Required work - Reproduce the material that follows, please, but only from its first line to the line containing "STITCHES.append((seam[3:], YOKE_BAND, turn))", inclusive.

Stored data entries
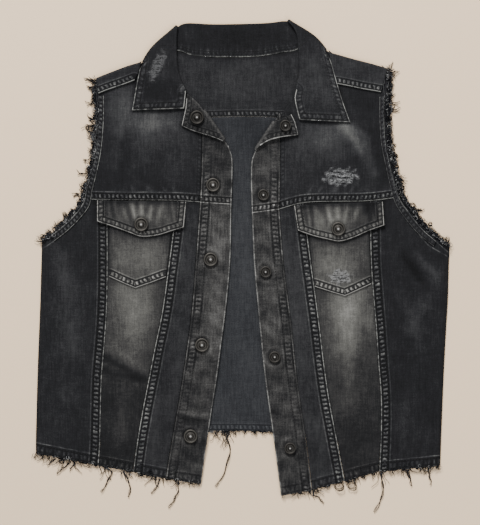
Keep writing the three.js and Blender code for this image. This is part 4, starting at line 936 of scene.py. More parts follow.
def build_front_yoke(side, armhole, neck, front, ends, shoulder, tone):
    node, turn = f"front_yoke_{side}", TURN[side]
    neck_line = np.vstack([pick(neck, "seamX", "seamY"), front])
    seam = spline([armhole[-1], *ends])
    us, vs = stops(135), stops(140, [(0, 11)])
    grid = patch(along(seam), along(shoulder), along(spline(armhole)), along(neck_line), us, vs)
    grid = inset(grid, right=GAP + SPARE, bottom=GAP / 2, top=GAP)
    x, y = grid[..., 0], grid[..., 1]
    bands = [band_of(seam, YOKE_BAND, 0.95, turn, x, y), band_of(spline(front[3:]), 6, 0.25, -turn, x, y)]
    thick = CLOTH + band_height(bands[0], FELL) + 0.15 * bareness(node, x, y) * np.sin(y * 2.6)
    across, length = bands[0][..., 0] * 0.94, bands[0][..., 1]
    above = across - 9.7
    edge = np.minimum(np.abs(above) + 1.0, np.abs(across - 0.8) + 0.55)
    fields = tone_fields(node, tone, x, y, bands, edge, relief_of(x, y))
    slanted = length + 0.6 * above
    puckers = np.maximum(0, np.sin(slanted / 2.4 + 1.6 * np.sin(slanted / 8.3))) ** 2
    puckers = puckers * between(above, 0, 2) * fall(above, 3, 14)
    fields["tone"] += 0.16 * puckers * between(np.abs(x), 62, 80) * fall(np.abs(x), 125, 150)
    # Painted shadow along the outlines of the collar's wing and the lapel, which lie on the yoke.
    for line in lying_on_yoke(side):
        fields["tone"] -= shade(line, 3.2, 0.13, x, y)
    panel(node, "denim", x, y, front_lift(x, y), thick, fields, ["back_yoke", "back_panel"])
    STITCHES.append((seam[3:], YOKE_BAND, turn))


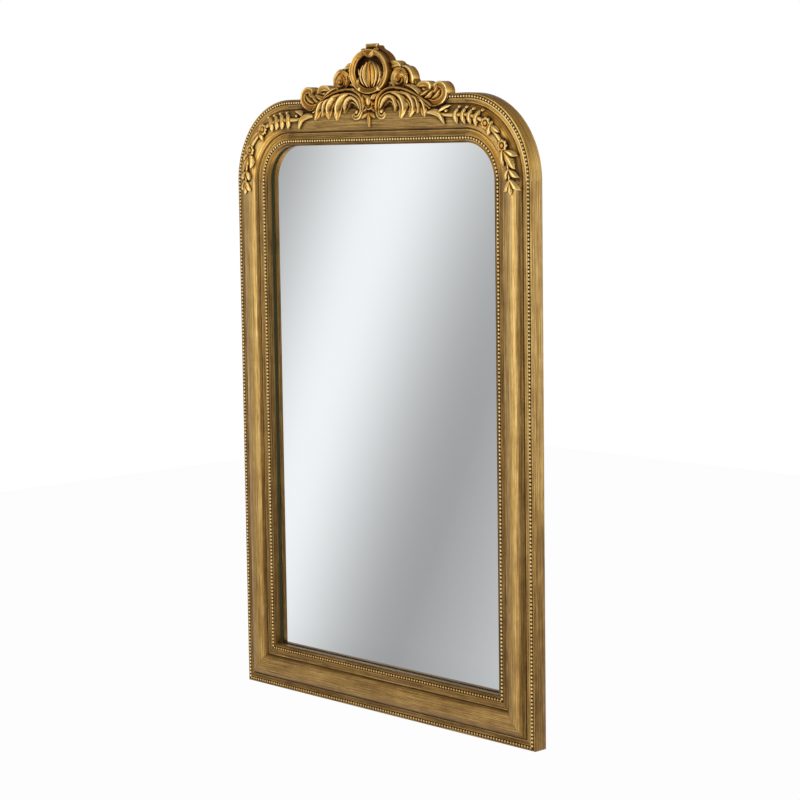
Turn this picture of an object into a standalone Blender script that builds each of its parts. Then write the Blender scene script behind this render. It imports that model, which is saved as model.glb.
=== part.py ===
import bpy
import bmesh
from math import acos, cos, hypot, pi, sin, sqrt
from mathutils import Vector

# An arched wall mirror in a gilded moulding with pearl beading, a carved crest and corner garlands.
# Metres, +Z up. The face looks along -Y and the wall is on the +Y side.
# Every piece hangs from one empty. Under it Y is 0 at the plane of the bead rows, Z is 0 at the frame's foot.

# Frame outline
frame_width = 0.914
frame_height = 1.345
corner_radius = 0.181
frame_depth = 0.034

# Clearances
fit_gap = 0.0003
crown_margin = 0.0012
cut_overrun = 0.004
weld_distance = 0.00001

# Moulding section, measured inwards from the outer edge and forwards from the bead plane
edge_chamfer = 0.0012
edge_to_beads = 0.0073
bead_gauge = 0.084
beads_to_sight = 0.0102
bead_width = 0.0066
bead_proud = 0.0026
groove_depth = 0.0022
outer_fillet_rise = 0.0008
inner_fillet_rise = 0.0014
beads_to_torus = 0.0150
torus_width = 0.0505
torus_rise = 0.012
quirk_width = 0.0016
quirk_depth = 0.0014
lip_depth = 0.0125
lip_round = 0.002
rebate_width = 0.009
board_landing = 0.017

# Glazing, in order from the lip to the back
gasket_thickness = 0.0046
gasket_setback = 0.0015
glass_thickness = 0.005
packing_thickness = 0.0055
board_thickness = 0.004

# Loose tenons
tenon_length = 0.060
tenon_width = 0.040
tenon_thickness = 0.009
tenon_round = 0.003

# Fixings behind
board_screw_length = 0.016
board_screw_head = 0.0038
board_screw_head_rise = 0.0022
board_screw_shank = 0.0018
strap_width = 0.016
strap_length = 0.048
strap_thickness = 0.0015
strap_inset = 0.040
strap_drop = 0.325
ring_wire = 0.00175
ring_inner_width = 0.020
ring_drop = 0.0175
ring_play = 0.00045
strap_screw_length = 0.015
strap_screw_head = 0.0034
strap_screw_head_rise = 0.0020
strap_screw_shank = 0.0019
first_screw_drop = 0.0270
second_screw_drop = 0.0410
bumper_radius = 0.008
bumper_height = 0.0082
bumper_inset = 0.030

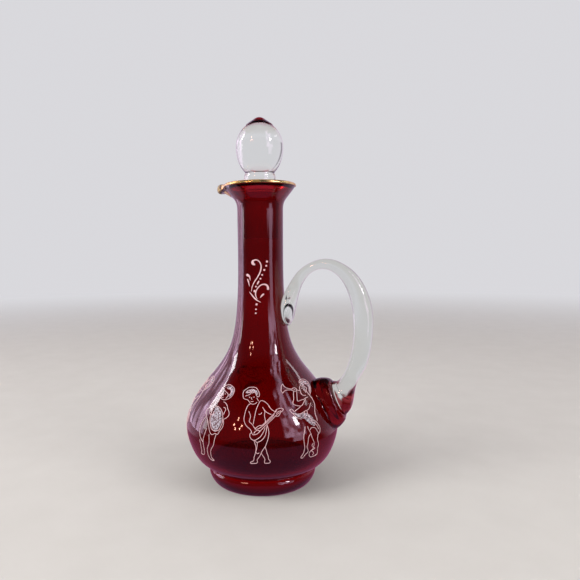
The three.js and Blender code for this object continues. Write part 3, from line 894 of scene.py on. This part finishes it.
FLOOR_HALF = 3.0
CLOTH_TONES = ((0.60, 0.57, 0.53, 1), (0.66, 0.63, 0.59, 1))
CLOTH_THROUGH_GLASS = (0.64, 0.63, 0.63, 1)
CLOTH_IN_GLASS = (0.42, 0.12, 0.24, 1)
TABLE_IN_GLASS = (0.03, 0.02, 0.03, 1)
WALL_IN_GLASS = (0.85, 0.48, 0.7, 1)
BACKDROP_COLOUR = (0.695, 0.69, 0.72, 1)
CLOTH_END = 0.11
CLOTH_END_SOFT = 0.004
WALL_FOOT = (-0.02, 0.04)
REFLECTED_FADE = (0.24, 0.28)
SEEN_FADE = (0.4, 1.5)
THROUGH_FADE = (0.3, 1.2)

floor_corners = [
    (-FLOOR_HALF, -FLOOR_HALF, 0), (FLOOR_HALF, -FLOOR_HALF, 0),
    (FLOOR_HALF, FLOOR_HALF, 0), (-FLOOR_HALF, FLOOR_HALF, 0),
]
floor_mesh = bpy.data.meshes.new("floor")
floor_mesh.from_pydata(floor_corners, [], [(0, 1, 2, 3)])
floor = bpy.data.objects.new("floor", floor_mesh)
bpy.context.scene.collection.objects.link(floor)


def toward(azimuth):
    """Level unit vector, from the object, turned right of the photograph's camera by an azimuth."""
    angle = math.radians(azimuth) + VIEW_TURN - math.pi / 2
    return math.cos(angle), math.sin(angle), 0.0


def facing(tree, vector, azimuth):
    """How far a vector points towards an azimuth."""
    return tree.node("VectorMath", {"operation": "DOT_PRODUCT"}, {0: vector, 1: toward(azimuth)}, 1)


def by_ray(tree):
    """Whether a ray comes from the camera, from a reflection and from a refraction, as 0 or 1."""
    kinds = "Is Camera Ray", "Is Glossy Ray", "Is Transmission Ray"
    return [tree.node("LightPath", {}, {}, kind) for kind in kinds]


material, tree = new_material("pale_floor")
is_camera, is_glossy, is_transmitted = by_ray(tree)
place = tree.node("TexCoord", {}, {}, "Object")
mottle = tree.noise(place, 40.0, 6.0)
away = tree.node("VectorMath", {"operation": "LENGTH"}, {0: place}, 1)


def glow(colour):
    """Light of the colour itself, the same from every side."""
    return tree.node("Emission", {}, {"Color": colour, "Strength": 1.0})


def mixed(share, first, second):
    """The first shader where the share is 0, the second where it is 1."""
    return tree.node("MixShader", {}, {0: share, 1: first, 2: second})


cloth = tree.node("BsdfPrincipled", {}, {
    "Base Color": tree.blend(mottle, *CLOTH_TONES),
    "Roughness": 0.9,
})
backdrop = glow(BACKDROP_COLOUR)
seen = mixed(tree.eased(away, *SEEN_FADE), cloth, backdrop)
seen_through = mixed(tree.eased(away, *THROUGH_FADE), glow(CLOTH_THROUGH_GLASS), backdrop)
behind = tree.eased(facing(tree, place, 180), *WALL_FOOT)
past_cloth = mixed(behind, glow(TABLE_IN_GLASS), glow(WALL_IN_GLASS))
cloth_ends = tree.eased(away, CLOTH_END - CLOTH_END_SOFT, CLOTH_END + CLOTH_END_SOFT)
reflected = mixed(cloth_ends, glow(CLOTH_IN_GLASS), past_cloth)
reflected = mixed(tree.eased(away, *REFLECTED_FADE), reflected, tree.node("BsdfTransparent", {}, {}))
surface = mixed(is_glossy, cloth, reflected)
surface = mixed(is_transmitted, surface, seen_through)
surface = mixed(is_camera, surface, seen)
tree.node("OutputMaterial", {}, {"Surface": surface})
floor_mesh.materials.append(material)

# World
# The room that the glass shows. A window or a curtain is a soft box of (azimuth, half width, lowest
# and highest elevation, soft edge) in degrees, with its brightness. A warm lamp has only a place.

PANES = (
    ((-100, 4.5, 24, 38, 1.5), 14.0),
    ((-94, 2.5, 3, 13, 3), 4.0),
    ((57, 2.4, 23, 33, 2), 24.0),
    ((103, 13, 32, 34, 1.2), 4.0),
)
CURTAINS = (
    ((-114, 11, 20, 56, 6), 4.1),
    ((-126, 18, -14, 16, 8), 2.3),
    ((51, 15, 6, 56, 5), 4.1),
)
BLINDS = (
    ((-105, 6, -10, 20, 5), 2.6),
    ((53, 6, -12, 8, 4), 2.4),
)
WARM_LAMPS = ((-46, 27), (-42, 36), (-33, 28), (-42, 21), (-35, 22))
LAMP_SIZE, LAMP_LEVEL = (0.7, 1.2, 0.7), 34.0
HALO_SIZE, HALO_LEVEL = (1.0, 1.5, 2.2), 4.0
FLAGS = (
    ((-121, 5, -30, 70, 3), 1.0),
    ((112, 4, -30, 60, 2), 0.8),
)
ROOM_FRONT, ROOM_BACK = 0.075, 0.675
ROOM_TURN = (-0.35, 0.6)
CEILING_RISE = (0.55, 0.8)
CEILING_SHADE = 0.08
THROUGH_LEVEL, FLAG_LEVEL = 0.68, 0.5
PANE_TINT = (1.0, 0.95, 1.0)
ROOM_TINT = (0.98, 0.72, 1.0)
LAMP_TINT = (1.0, 0.62, 0.46)
HALO_TINT = (1.0, 0.16, 0.08)
THROUGH_TINT = (0.99, 0.98, 1.02)
AROUND_COLOUR = (0.58, 0.575, 0.595, 1)

world = bpy.data.worlds.new("studio")
bpy.context.scene.world = world
world.use_nodes = True
world.node_tree.nodes.clear()
sky = Shade(world.node_tree)
is_camera, is_glossy, is_transmitted = by_ray(sky)
direction = sky.node("TexCoord", {}, {}, "Generated")
upward = sky.node("SeparateXYZ", {}, {"Vector": direction}, "Z")
elevation = sky.maths("ARCSINE", upward)


def window(azimuth, half_width, low, high, soft):
    """A soft-edged box of light, in degrees: 1 inside its azimuths and elevations, 0 outside."""
    along = facing(sky, direction, azimuth)
    across = facing(sky, direction, azimuth + 90)
    turned_off = sky.maths("ABSOLUTE", sky.maths("ARCTAN2", across, along))
    width, low, high, edge = np.radians((half_width, low, high, soft)).tolist()
    beside_it = sky.eased(turned_off, width + edge, width)
    above = sky.eased(elevation, low - edge, low)
    below = sky.eased(elevation, high + edge, high)
    return beside_it * above * below


def windows(boxes):
    """The sum of the windows, each times its level."""
    return sum(window(*box) * level for box, level in boxes)


def warm_lamps(half_width, half_height, soft):
    """The sum of a small window at each warm lamp."""
    boxes = ((turn, half_width, rise - half_height, rise + half_height, soft) for turn, rise in WARM_LAMPS)
    return sum(window(*box) for box in boxes)


def coloured(level, tint):
    """A colour from a level and a tint."""
    return sky.node("VectorMath", {"operation": "SCALE"}, {0: tint, "Scale": level})


def together(first, second):
    """The sum of two colours."""
    return sky.node("VectorMath", {"operation": "ADD"}, {0: first, 1: second})


room = sky.eased(facing(sky, direction, 180), *ROOM_TURN, ROOM_FRONT, ROOM_BACK)
room = room * sky.eased(upward, *CEILING_RISE, 1.0, CEILING_SHADE)
hanging = sky.node("Mapping", {}, {"Vector": direction, "Scale": (1, 1, 0.3)})
streaks = sky.node("TexNoise", {}, {
    "Vector": hanging, "Scale": 6.5, "Detail": 0.5, "Distortion": 0.5,
})
folds = sky.eased(streaks, 0.4, 0.62, 0.08)
reflected = coloured(room + windows(BLINDS) + windows(CURTAINS) * folds, ROOM_TINT)
reflected = together(reflected, coloured(windows(PANES), PANE_TINT))
reflected = together(reflected, coloured(warm_lamps(*LAMP_SIZE) * LAMP_LEVEL, LAMP_TINT))
reflected = together(reflected, coloured(warm_lamps(*HALO_SIZE) * HALO_LEVEL, HALO_TINT))
light = sky.blend(is_glossy, AROUND_COLOUR, reflected)
through_glass = coloured(THROUGH_LEVEL - windows(FLAGS) * FLAG_LEVEL, THROUGH_TINT)
light = sky.blend(is_transmitted, light, through_glass)
light = sky.blend(is_camera, light, BACKDROP_COLOUR)
background = sky.node("Background", {}, {"Color": light, "Strength": 1.0})
sky.node("OutputWorld", {}, {"Surface": background})

# Lamps
# Two square soft boxes stand left and right of the camera and light the floor and the painted
# lines. They don't show in the glass.

BOX_AIM = Vector((0, 0, 90 * MM))


def soft_box(name, azimuth, height, distance, size, power):
    """A square lamp aimed at the middle of the cruet."""
    lamp = bpy.data.lights.new(name, "AREA")
    lamp.shape = "SQUARE"
    lamp.size = size
    lamp.energy = power
    box = bpy.data.objects.new(name, lamp)
    box.location = Vector(toward(azimuth)) * distance + Vector((0, 0, height))
    box.rotation_euler = (BOX_AIM - box.location).to_track_quat("-Z", "Y").to_euler()
    box.visible_camera = False
    box.visible_glossy = False
    box.visible_transmission = False
    bpy.context.scene.collection.objects.link(box)


soft_box("left_box", azimuth=-60, height=0.7, distance=0.8, size=0.6, power=6.8)
soft_box("right_box", azimuth=55, height=0.6, distance=0.8, size=0.5, power=3.1)

# Camera
# The photograph's view: square to the handle's plane but for 20 degrees towards the handle, from a
# little above the middle, rolled by half a degree, with the axis left of the picture's centre.

DISTANCE = 0.2872
HEIGHT = 0.1195
PITCH = math.radians(3.8)
ROLL = math.radians(0.55)
FOCAL_PIXELS = 545.0
IMAGE_PIXELS = 580.0
AXIS_PIXEL = 260.9
SENSOR_WIDTH = 36.0
NEAREST_SEEN = 10 * MM

camera_data = bpy.data.cameras.new("photograph")
camera_data.sensor_width = SENSOR_WIDTH
camera_data.lens = SENSOR_WIDTH * FOCAL_PIXELS / IMAGE_PIXELS
camera_data.shift_x = (IMAGE_PIXELS / 2 - AXIS_PIXEL) / IMAGE_PIXELS
camera_data.clip_start = NEAREST_SEEN
camera = bpy.data.objects.new("photograph", camera_data)
camera.location = Vector(toward(0)) * DISTANCE + Vector((0, 0, HEIGHT))
aim = (
    Matrix.Rotation(VIEW_TURN, 3, "Z")
    @ Matrix.Rotation(math.pi / 2 - PITCH, 3, "X")
    @ Matrix.Rotation(-ROLL, 3, "Z")
)
camera.rotation_euler = aim.to_euler()
bpy.context.scene.collection.objects.link(camera)
bpy.context.scene.camera = camera
bpy.context.scene.view_settings.view_transform = "Standard"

Solution to this task -
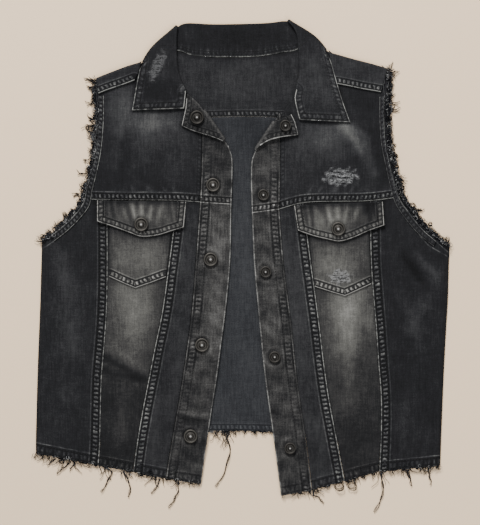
Keep writing the three.js and Blender code for this image. This is part 4, starting at line 936 of scene.py. More parts follow.
def build_front_yoke(side, armhole, neck, front, ends, shoulder, tone):
    node, turn = f"front_yoke_{side}", TURN[side]
    neck_line = np.vstack([pick(neck, "seamX", "seamY"), front])
    seam = spline([armhole[-1], *ends])
    us, vs = stops(135), stops(140, [(0, 11)])
    grid = patch(along(seam), along(shoulder), along(spline(armhole)), along(neck_line), us, vs)
    grid = inset(grid, right=GAP + SPARE, bottom=GAP / 2, top=GAP)
    x, y = grid[..., 0], grid[..., 1]
    bands = [band_of(seam, YOKE_BAND, 0.95, turn, x, y), band_of(spline(front[3:]), 6, 0.25, -turn, x, y)]
    thick = CLOTH + band_height(bands[0], FELL) + 0.15 * bareness(node, x, y) * np.sin(y * 2.6)
    across, length = bands[0][..., 0] * 0.94, bands[0][..., 1]
    above = across - 9.7
    edge = np.minimum(np.abs(above) + 1.0, np.abs(across - 0.8) + 0.55)
    fields = tone_fields(node, tone, x, y, bands, edge, relief_of(x, y))
    slanted = length + 0.6 * above
    puckers = np.maximum(0, np.sin(slanted / 2.4 + 1.6 * np.sin(slanted / 8.3))) ** 2
    puckers = puckers * between(above, 0, 2) * fall(above, 3, 14)
    fields["tone"] += 0.16 * puckers * between(np.abs(x), 62, 80) * fall(np.abs(x), 125, 150)
    # Painted shadow along the outlines of the collar's wing and the lapel, which lie on the yoke.
    for line in lying_on_yoke(side):
        fields["tone"] -= shade(line, 3.2, 0.13, x, y)
    panel(node, "denim", x, y, front_lift(x, y), thick, fields, ["back_yoke", "back_panel"])
    STITCHES.append((seam[3:], YOKE_BAND, turn))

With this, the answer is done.